Conclusion, I think you are a little to worried about the hedge and the derivative contract, and that other factors in the bond market are more concerning. Not end of the world concerning but just not a great time for the bond market in the near term. I also can't give a good reason for Vanguard to be pushing international at this time, maybe they know something I don't which would not be a surprise but nothing looks great enough to warrant 40 percent of my equity portfolio, 30 percent international bonds is like 2-3% of my portfolio right now, I can deal with that for a long time. But that is my portfolio. I am pretty much ok with this fund, and everything Vanguard has written about it, I don't see anything that risky or fishy other than it seems a poor time to own bonds at current yields and prices in the short term and possibly intermediate term market. Things will probably improve but who knows when and how much? Not this guy. I get it this is a different type of fund for you, you don't fully get it, I don't either most people probably don't and we always fear what we don't understand. But with all the reading and discussion, it does not really seem risky when compared to other Bond funds in the same class. Bonds in general really.

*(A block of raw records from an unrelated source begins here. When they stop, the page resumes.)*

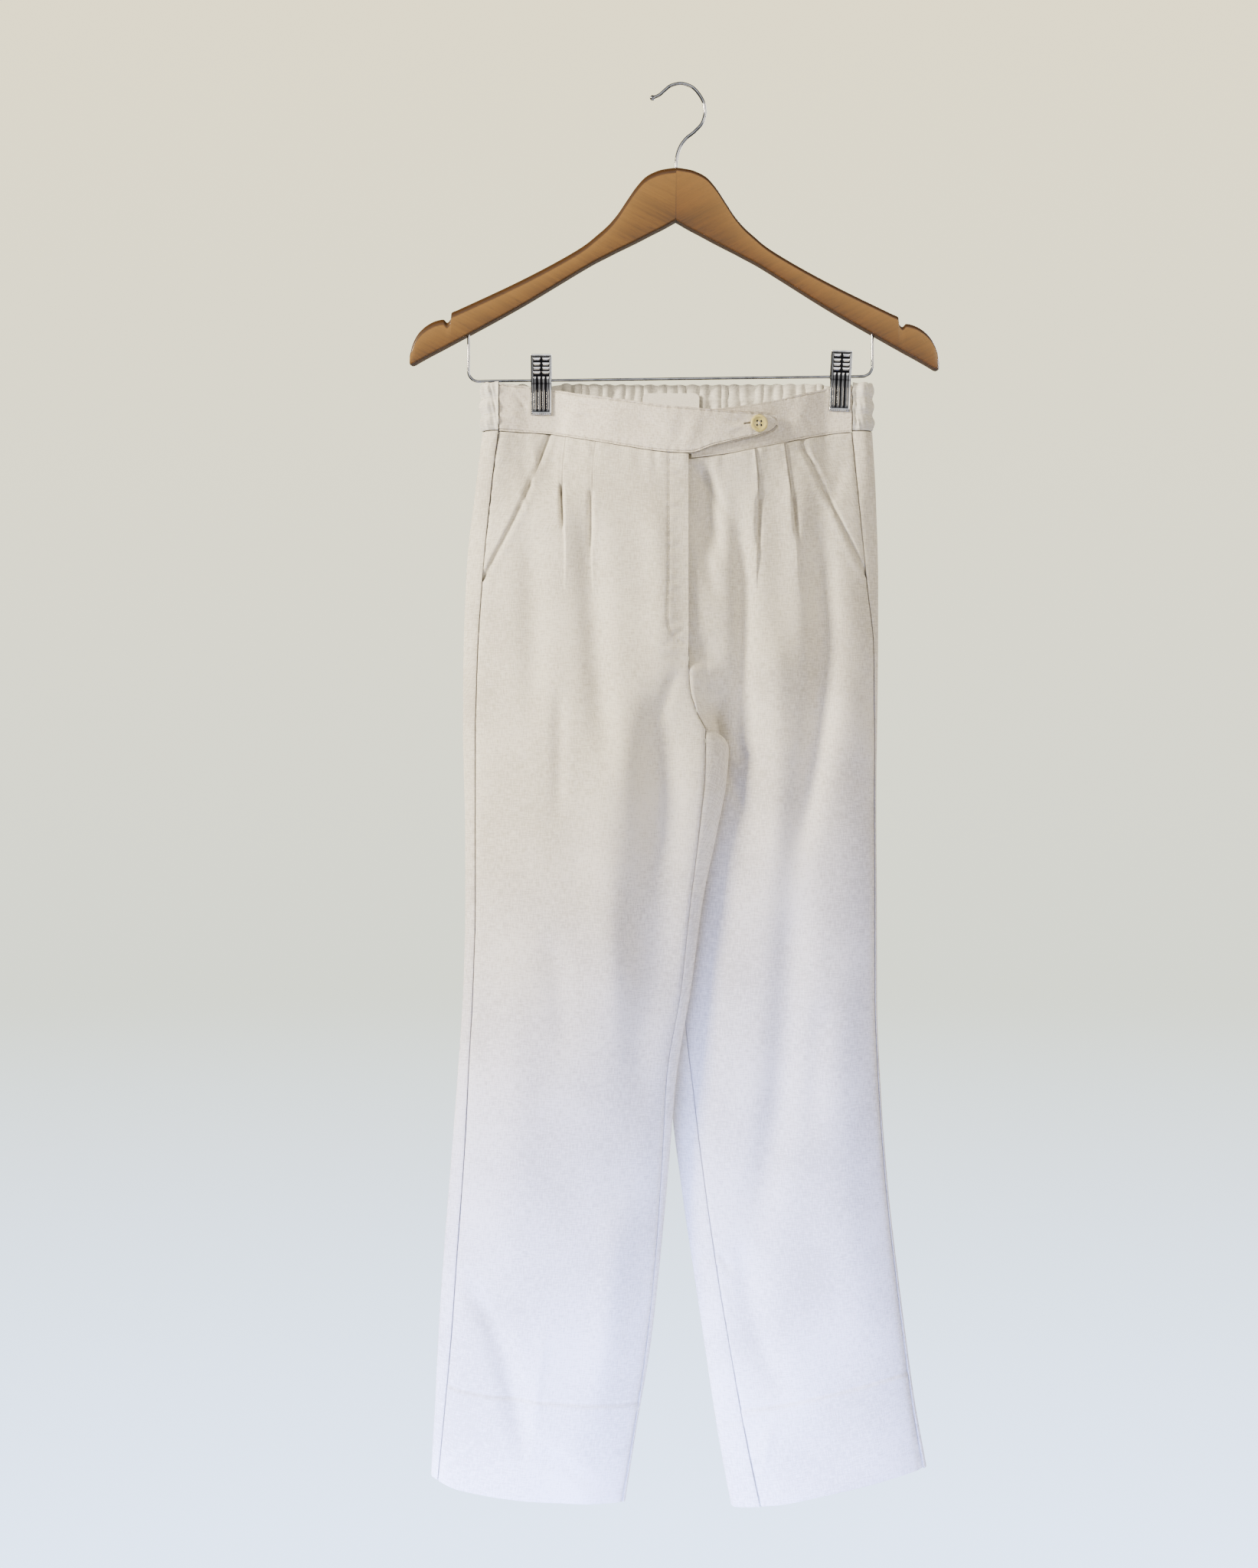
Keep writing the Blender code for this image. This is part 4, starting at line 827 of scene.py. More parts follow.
def cloth_shell(name: str, columns: int, rows: int | Array, shape: Shape, wall: float, outward: int = 1,
                mitre: tuple[float, float] = (0.0, 0.0), rim: float = 0.3,
                values: Marking | None = None,
                near_edge: float = 0.28) -> Mesh:
    """A thin closed shell: a grid bent to a shape, with its wall behind the outer face.

    Args:
        name: the mesh's name.
        columns: faces across.
        rows: faces down, or the shares down where its rows lie.
        shape: gives the outer face at (u, v), v running down.
        wall: how thick it is.
        outward: -1 where u runs the other way.
        mitre: how far the wall's first and last edge slant back from their neighbour, in thicknesses.
        rim: how far the outline's corners are rounded off, as a share of the wall.
        values: gives shading attributes at (u, v).
        near_edge: how near an edge its neighbour lies, as a share of the usual spacing.

    Returns:
        The mesh, with UVs in metres along the threads.
    """
    across = np.linspace(0, 1, columns + 1)
    down = np.linspace(0, 1, rows + 1) if isinstance(rows, int) else np.array(rows)
    rows = len(down) - 1
    for shares in (across, down):
        shares[1] *= near_edge
        shares[-2] = 1 - (1 - shares[-2]) * near_edge
    u, v = np.meshgrid(across, down)
    face = np.stack(np.broadcast_arrays(*shape(u, v)), axis=-1)
    normals = grid_normals(face) * outward
    inside = face - normals * wall
    for edge, beside, slant in ((0, 1, mitre[0]), (-1, -2, mitre[1])):
        away = face[:, beside] - face[:, edge]
        inside[:, edge] += away / np.linalg.norm(away, axis=-1, keepdims=True) * slant * wall
    outline = np.zeros(u.shape, bool)
    outline[[0, -1]] = outline[:, [0, -1]] = True
    face[outline] -= normals[outline] * wall * rim
    inside[outline] += normals[outline] * wall * rim

    bm, spot = numbered_grid(columns, rows)
    grown = bmesh.ops.extrude_face_region(bm, geom=bm.faces, use_keep_orig=True)
    behind = {item for item in grown["geom"] if isinstance(item, bmesh.types.BMVert)}
    uv = cloth_coordinates(face)
    face, inside = face.reshape(-1, 3), inside.reshape(-1, 3)
    for vert in bm.verts:
        vert.co = (inside if vert in behind else face)[vert[spot]]
    mesh = finish_mesh(name, bm)
    set_attributes(mesh, uv, values(u, v) if values else {})
    return mesh


def seam_marks(u: Array, v: Array, first: Array | float, last: Array | float, top: float, bottom: float = 0.0
               ) -> Marks:
    """How strongly a seam's shade shows along each edge of a panel.

    Args:
        u: shares across.
        v: shares down.
        first: the mark along its first column.
        last: along its last column.
        top: along its top row.
        bottom: along its bottom row.

    Returns:
        The attribute that the cloth's finish reads.
    """
    edges = ((u == 0, first), (u == 1, last), (v == 0, top), (v == 1, bottom))
    return {"seam": np.max([np.where(on, mark, 0.0) for on, mark in edges], axis=0)}


def sleeve(name: str, sides: int, rows: int, shape: Shape, sharp: float = 50.0,
           values: Marking | None = None) -> Mesh:
    """A solid whose sections are closed rings.

    Args:
        name: the mesh's name.
        sides: faces round a ring.
        rows: faces from end to end.
        shape: gives a point at (u, v), u running round and v along.
        sharp: angle in degrees from which an edge stays sharp.
        values: gives shading attributes at (u, v).

    Returns:
        The mesh, closed at both ends.
    """
    u, v = np.meshgrid(np.linspace(0, 1, sides + 1), np.linspace(0, 1, rows + 1))
    points = np.stack(np.broadcast_arrays(*shape(u, v)), axis=-1)
    uv = cloth_coordinates(points)
    flat = points.reshape(-1, 3)
    bm, spot = numbered_grid(sides, rows)
    for vert in bm.verts:
        vert.co = flat[vert[spot]]
    bmesh.ops.remove_doubles(bm, verts=bm.verts, dist=1e-7)
    bmesh.ops.holes_fill(bm, edges=bm.edges, sides=0)
    mesh = finish_mesh(name, bm, sharp)
    set_attributes(mesh, uv, values(u, v) if values else {})
    return mesh


def wire(name: str, points: Array, radii: Array | float, sides: int = 16) -> Mesh:
    """A round wire through points, with rounded ends.

    Args:
        name: the mesh's name.
        points: its centre line, (n, 3).
        radii: its radius, or one for each point.
        sides: faces round it.

    Returns:
        The mesh.
    """
    points = np.asarray(points, float)
    radii = np.broadcast_to(np.asarray(radii, float), len(points)).copy()
    ends = np.array([0.98, 0.80, 0.45, 0.05])  # each end's last rings, smaller and further out
    reach = np.sqrt(1 - ends**2)
    for _ in range(2):
        away = points[0] - points[1]
        away /= np.linalg.norm(away)
        cap = points[0] + away * reach[::-1, None] * radii[0]
        points, radii = np.concatenate([cap, points]), np.concatenate([radii[0] * ends[::-1], radii])
        points, radii = points[::-1], radii[::-1]
    tangents = np.gradient(points, axis=0)
    tangents /= np.linalg.norm(tangents, axis=1, keepdims=True)
    side = np.cross(tangents[0], (0.31, 0.83, 0.46))
    sideways = []
    for tangent in tangents:  # carry one side vector along, so that the rings don't twist
        side = side - tangent * (side @ tangent)
        side /= np.linalg.norm(side)
        sideways.append(side)
    sideways = np.array(sideways)
    upward = np.cross(tangents, sideways)

    def shape(u: Array, v: Array) -> Points:
        """A ring's point at the turn u, on the centre line's point at v.

        Args:
            u: shares of a turn.
            v: shares along.

        Returns:
            x, y and z.
        """
        at = np.rint(v * (len(points) - 1)).astype(int)
        turn = (u * 2 * math.pi)[..., None]
        place = points[at] + radii[at][..., None] * (sideways[at] * np.cos(turn) + upward[at] * np.sin(turn))
        return place[..., 0], place[..., 1], place[..., 2]

    return sleeve(name, sides, len(points) - 1, shape)


def joined(name: str, meshes: Sequence[Mesh]) -> Mesh:
    """One mesh that holds all of these, which are removed.

    Args:
        name: its name.
        meshes: the meshes.

    Returns:
        The one mesh.
    """
    bm = bmesh.new()
    for mesh in meshes:
        bm.from_mesh(mesh)
        bpy.data.meshes.remove(mesh)
    return finish_mesh(name, bm, outward=False)


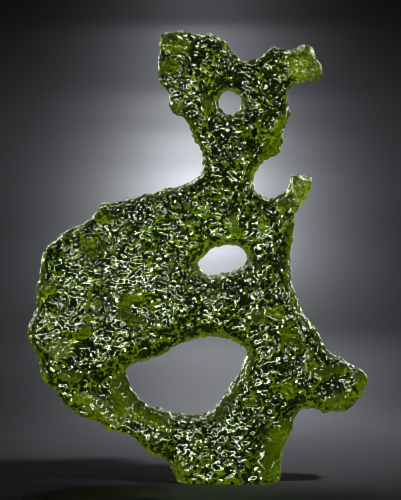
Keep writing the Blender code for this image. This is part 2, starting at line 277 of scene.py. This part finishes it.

I am spent, I feel I learned a lot today which is always good, good discussion, good reading, thank you. Maybe you might want to have beer or 12. I am going to have one... after another, until I am no longer thinking about international bond fund and hedging. If you want safety you can always buy silver bullion, sure you probably lose money in the short term, but at least the werewolves won't be a problem. I carry a silver coin with me every where, and I have never been attacked by a werewolf... so totally works. I also may be way ahead of you on the beer.